The writer & the organizer

Inside you are two wolves. They’re both mad about cops.

A week from now, I’ll be leaving 80% of my worldly possessions behind and moving to a new country. I’m living out of a carry-on suitcase, and my closet is empty except for a hand-bedazzled outfit for the Renaissance tour. My best friend and I are leaving each other daily 6-minute-long voice notes trying not to cry. All summer my husband and I have been traveling up and down and across the Northeast and Midwest saying goodbye to our family and friends. In other words, everything is beautiful and heightened and fleeting and vivid and strange.

There’s something about saying good bye, about having so many people in your life taking the chance to tell you exactly what you mean to them — something a lot of us don’t do until someone’s funeral, tbh. On my last day of street outreach in DC, I arrived to find that almost everyone I’d ever organized with — even folks from the very earliest days — had shown up to say goodbye to me. They circled up and each told me what they appreciated about me, described how they saw me. It was wonderful, and profoundly loving, and practically shook my foundation: to be mirrored back to myself so vividly, to understand myself as a community had received me.

I don’t write about community organizing that much, in part because I believe you work through the most important questions of how to fight for justice on the ground, in a shared site of struggle. I don’t have much patience anymore for people (namely many of my fellow whites) who are still “listening and learning” and sharing IG posts but somehow haven’t ever been activated enough to actually go to a community meeting, or get connected with local organizers to find out what (sustained) support is needed, or get into the streets in any meaningful way — and so I generally save these discussions for the people I’m organizing with in-person. There’s just a lot you can only learn when you’re in the work — I remember Alicia Garza talking about wanting to organize with people who (I’m paraphrasing her) are interested in working in the real world, with real people — not theoretically, or with ideological purity, or whatever — and that has really resonated with me for years.

But! Here I am writing about my organizing on the internet. Because I’ve been thinking more and more about how my organizing experiences are knit into my writing experiences — or maybe more precisely, that the way I see the world because of organizing pours life into the way I see the world because of writing, and vice versa.

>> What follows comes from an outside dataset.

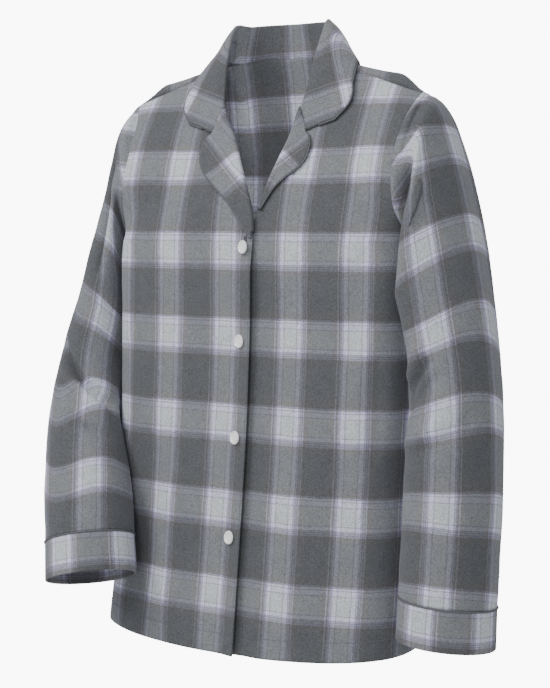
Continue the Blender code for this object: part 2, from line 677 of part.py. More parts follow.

I don’t usually consider this, in part because I don’t believe organizing is an “interest” of mine or something I do because of a particular bent or personality trait. I think it’s simply what everyone who possibly can should be doing. Like Shirley Chisholm said, “service is the rent that you pay for room on the earth,” and for me, to be white at this moment in American history, it’s simply a moral imperative for the fight for racial justice to be at the center of your life, period. Not because you’re “the organizing type” or have inordinate free time or whatever. Just because you’re here, and benefiting from a fucked up system.

However, there’s no way to deny the ways that organizing & writing are intertwined for me, personally. I go back to Grace Paley a lot to understand this. Her life, and the lives of almost all of her characters, were textured with the details of activism so familiar to me — running to the shop to get posters copied before the march, talking to strangers to get petitions, holding someone’s baby in the back of the community meeting when it’s dark outside and you had a long day at work. And in between all of that, Grace was sitting down on the park bench or at the kitchen table and sketching out short stories, vivid with life and fire. The two things were connected for her. I’ve read her so many times over the years, hungry to understand that connection.

In an interview, Grace once said (about writers), “If you’re not interested in listening to other people, then go find another job. It’s not your voice that’s important at this point. You have to really care about others. I don’t mean you have to be sympathetic to everybody, but you have to be interested. Interested is a different thing. You have to be curious and interested about how people live. And even how they speak.”

She could easily be talking about organizing here — about a posture and a rhythm to your days that remains steadfastly interested in others, that understands yourself as part of a knit-together, interdependent world, that cares about your neighborhood and the school system and your no-good elected official and the cops harassing someone on the corner and whether the public pool is open to everyone and how soon the city can build more affordable housing, that cares enough to get good enough to actually fight for those things.

It’s the listening, I think, that I practice in both writing and organizing. Being interested in how people speak. In how we hurt and help each other. In how we see or refuse to see each other. Interested without judgement, a lot of the time, and sometimes with plenty of judgement, because that’s human, too, and sometimes with a sudden, sharp clarity that illuminates you, too. You can’t do any of it alone. You need your friends to remind you, to push you, to lovingly nudge you back. You even need strangers, the ones you have something in common with, and the ones you don’t.

As I move away from an organizing community that has meant more to me than any other political home I’ve ever had, and simultaneously revise a novel that I feel more immersed in and tied to than any other I’ve written—that interest and listening have swirled together for me, fed by two springs. Even as I head into a completely new season, I know I’m carrying both with me.